Looking at a lot of the replies to this thread, I feel like I can finally offload some things.
- Kitchen equipment is expensive and finicky
- Non-stick equipment wears out fast and requires constant replacement every 6-12mo, yet it's always the cheapest option. Basically buying a hardware subscription. Steel is more expensive. Carbon steel, more expensive. Aluminium/copper, easily in the $50-100+ range. Cast iron cookware is cheap but notoriously difficult.
- I see a lot of silicone equipment being sold cheap, but they also wear out fast. A $3 silicone spatula is not the same as a $3 wood or bamboo spatula. A lot of tools also don't work on non-stick surfaces.
- Cheap kitchen knives don't come with a whetstone or a lesson on sharpening. The modern trend of japanese knives doesn't help this, since japanese knives are difficult to sharpen correctly.
- A lot of dodgy kitchen equipment is sold cheap but don't use food grade materials. For example, cheap strainers have a chrome plating and will rust fast. Noone should need to cook with rusty tools.
- Cheap bowls/plates are shit, heavy (stoneware being trendy is truly horrid), hard to hand wash, and have very thin coatings. Prone to cracking and chipping too.
- Cheap dutch pots are some of the worst equipment I've had the pleasure of using. Good heavy pots have frightening price tags.
- A shit oven is worse than not having an oven. Everything coming out either burnt or under=cooked with severe cold/hot spots can seriously turn off an amateur cook.
- A kitchen scale isn't a necessity until it becomes one, and inaccurate kitchen scales are way too common. A good kitchen scale is, again, very easily $50+
- Dessert-making/baking is a serious flex on what tools you have on hand. An electric hand mixer, whisks and scrapers and correctly sized baking/setting dishes. A $2 bag of fruit and some flour/butter/sugar is nothing compared to the $100+ worth of equipment I need to use to turn that fruit into tart filling.
- Culinary education not being a priority in schools.
- Steel (especially carbon steel) equipment is finicky to use, requires a surprising amount of cooking oil, and can warp at high temperatures. But free pot-and-pan handling instructions are mostly limited to youtube videos.
- A $15 nonstick pan doesn't come with a lesson on how to care for that very delicate non-stick surface.
- Sharpening knives requires experience and patience and a whetstone. And a good whetstone can run $30-50+.. more costs.
- Ingredient substitutions and replacements are hardly a priority in most recipes. It's assumed knowledge, but it really isn't.
- Most online recipes are shit. Wrong temperatures, vague instructions, wrong measurements, weirdly specific ingredients.
Unhealthy food is not cheap. Cooking unhealthy food is easy and fast and doesn't require lessons on how to use a kitchen or a sharp knife/grater I don't have.

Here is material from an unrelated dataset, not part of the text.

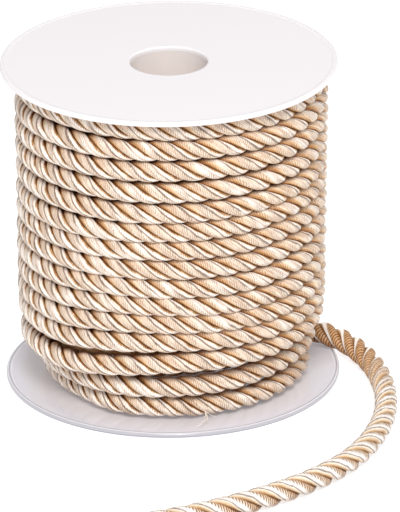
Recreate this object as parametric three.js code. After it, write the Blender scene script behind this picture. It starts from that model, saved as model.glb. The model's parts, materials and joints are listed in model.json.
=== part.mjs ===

I'm convinced that kitchen equipment manufacturers are in the business of selling garbage to poorer customers because they think that poorer people just don't know better. Banking on people's ignorance. This should not be a thing, but it is and it is infuriating.
What are you doing to your non-stick equipment where it wears out so fast? I've been using the same non-stick pans for like a decade, and I just wash that shit with dish soap and a sponge. If there's something you have to do to take care of it then I've never done it.
Also, one piece plastic spatulas are affordable and last a long time. I've never had to replace one. Honestly better than anything silicone.
Ingredient amounts don't have to be perfect. A cheap analog scale will probably be close enough, and will last a really long time. Though I don't use a kitchen scale tbh, so I don't know how well they compare to a digital one.
A lot of what you listed seems over the top tbh. While I'm sure I'm using sub-par cooking equipment, added with the fact I don't make much variety, your list is like creating the perfect kitchen which most people don't have anyway. I mean I think I've sharpened a kitchen knife once or twice, and some of mine are dull, but they still do the job. As long as what you have works, then you should be good.
Sure online instructions aren't perfect, but you learn through trial and error, like all things in life. No one is good at cooking at first. I'm not even good at cooking. I manage make everything I cook with very few kitchen items, and it doesn't always turn out perfect, but its still good enough.
i dont know the show or particular situation you are talking about, but is that normal in USA to go grocery shopping once every 3 weeks/a month?
in germany typically we buy less food but go usually twice or once a week. personally I go twice a week (me once, and SO second time)
i don't know how it's possible to buy so much for for 3 weeks/a month, no one does that here or in any where in europe i've seen, because yes of course, this food is perishable. that's why we buy less food at time but fresh and go more often. why the need to buy food to last so long?
Some people do I assume. Me and my dad go once every 10 days or so, and even then don't really buy that much. Maybe 15 - 20 items. But we also go to Costco once every other week as well.
But while I'm at the store I see carts packed to the top, so I assume they're buying multiple weeks of food at a time. Either that or they live in a home with like 12 other people.